How is the election likely to turn out?
The BJP remains the most likely party to be victorious as the votes are counted, though some suggest that lower voter turnouts and growing frustrations at the margins of their strongholds will challenge their ability to see a landslide as they have in previous years.
On the other hand, many predict that another disappointing loss for INDIA and the INCP will result in defections to the BJP both from voters and politicians. This is largely attributed to the fact that INDIA has struggled to find its footing in this election and has proposed some very ambitious policies around economic reform that have alienated many urban centre voters, their historically stronger voter base.
What will another five years of the BJP mean for India?

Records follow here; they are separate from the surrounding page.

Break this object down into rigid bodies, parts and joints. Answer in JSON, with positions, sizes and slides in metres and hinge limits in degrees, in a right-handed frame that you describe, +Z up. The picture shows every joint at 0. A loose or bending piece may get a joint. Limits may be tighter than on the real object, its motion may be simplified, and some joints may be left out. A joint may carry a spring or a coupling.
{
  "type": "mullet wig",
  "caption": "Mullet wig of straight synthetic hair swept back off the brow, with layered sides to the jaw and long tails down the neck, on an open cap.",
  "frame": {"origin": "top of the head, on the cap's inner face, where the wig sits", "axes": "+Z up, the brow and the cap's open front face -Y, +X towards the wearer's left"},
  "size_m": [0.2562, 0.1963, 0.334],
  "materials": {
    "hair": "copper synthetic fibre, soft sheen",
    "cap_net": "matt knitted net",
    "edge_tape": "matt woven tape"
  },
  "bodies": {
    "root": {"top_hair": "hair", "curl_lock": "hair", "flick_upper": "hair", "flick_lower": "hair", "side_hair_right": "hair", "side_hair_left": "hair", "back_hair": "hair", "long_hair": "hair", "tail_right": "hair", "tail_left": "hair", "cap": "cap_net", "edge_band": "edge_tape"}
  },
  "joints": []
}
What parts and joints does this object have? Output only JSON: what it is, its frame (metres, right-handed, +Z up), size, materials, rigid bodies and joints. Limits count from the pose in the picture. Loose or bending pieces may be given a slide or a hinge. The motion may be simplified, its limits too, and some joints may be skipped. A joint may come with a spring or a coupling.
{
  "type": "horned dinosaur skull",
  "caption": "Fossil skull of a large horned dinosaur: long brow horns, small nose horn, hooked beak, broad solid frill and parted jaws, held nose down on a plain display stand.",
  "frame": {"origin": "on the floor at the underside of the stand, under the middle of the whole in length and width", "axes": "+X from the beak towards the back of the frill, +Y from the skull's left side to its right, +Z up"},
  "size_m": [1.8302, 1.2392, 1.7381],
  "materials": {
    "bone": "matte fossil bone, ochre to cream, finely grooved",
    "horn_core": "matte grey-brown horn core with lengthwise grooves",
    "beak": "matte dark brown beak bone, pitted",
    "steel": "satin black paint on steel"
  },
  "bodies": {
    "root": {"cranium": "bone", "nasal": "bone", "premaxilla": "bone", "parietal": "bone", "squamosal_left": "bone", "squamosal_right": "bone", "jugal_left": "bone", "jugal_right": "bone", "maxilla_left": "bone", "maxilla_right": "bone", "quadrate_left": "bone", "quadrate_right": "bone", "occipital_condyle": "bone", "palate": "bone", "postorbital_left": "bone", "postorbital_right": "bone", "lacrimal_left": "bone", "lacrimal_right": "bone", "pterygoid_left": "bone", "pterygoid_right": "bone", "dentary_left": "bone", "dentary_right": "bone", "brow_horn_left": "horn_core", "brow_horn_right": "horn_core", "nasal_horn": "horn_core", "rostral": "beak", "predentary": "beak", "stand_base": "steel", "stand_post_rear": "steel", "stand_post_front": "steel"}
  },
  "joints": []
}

The continued rule of the BJP will likely make India an increasingly more difficult place to be a minority, particularly for those belonging to the Muslim community. Already the party plans to introduce a uniform civil code, removing different family laws for each religious community. This move is controversial to some as it will disproportionately impact Muslims again as they would no longer be able to practice polygamy and other cultural practices that form part of their cultural identity. It is also likely to further widen divisions between religious groups in India, with hate crimes against Muslims highly likely to continue increasing as trends have shown since the BJP’s initial 2014 victory.
It will also likely mean the potential furthering of women-centric policies that target women in rural communities. India’s rural communities still experience high levels of poverty and it is likely to be a key aim of the BJP to leverage poverty alleviation as a central part of their desire to shore up Hindu votes across fragmented and underdeveloped communities.
Outside of the Hindi Belt there are expected gains for regional parties, particularly those active in Eastern and Southern India. These parties often have alignment with one of the two leading parties (BJP or INCP), but largely are concerned with their own issues and regional needs.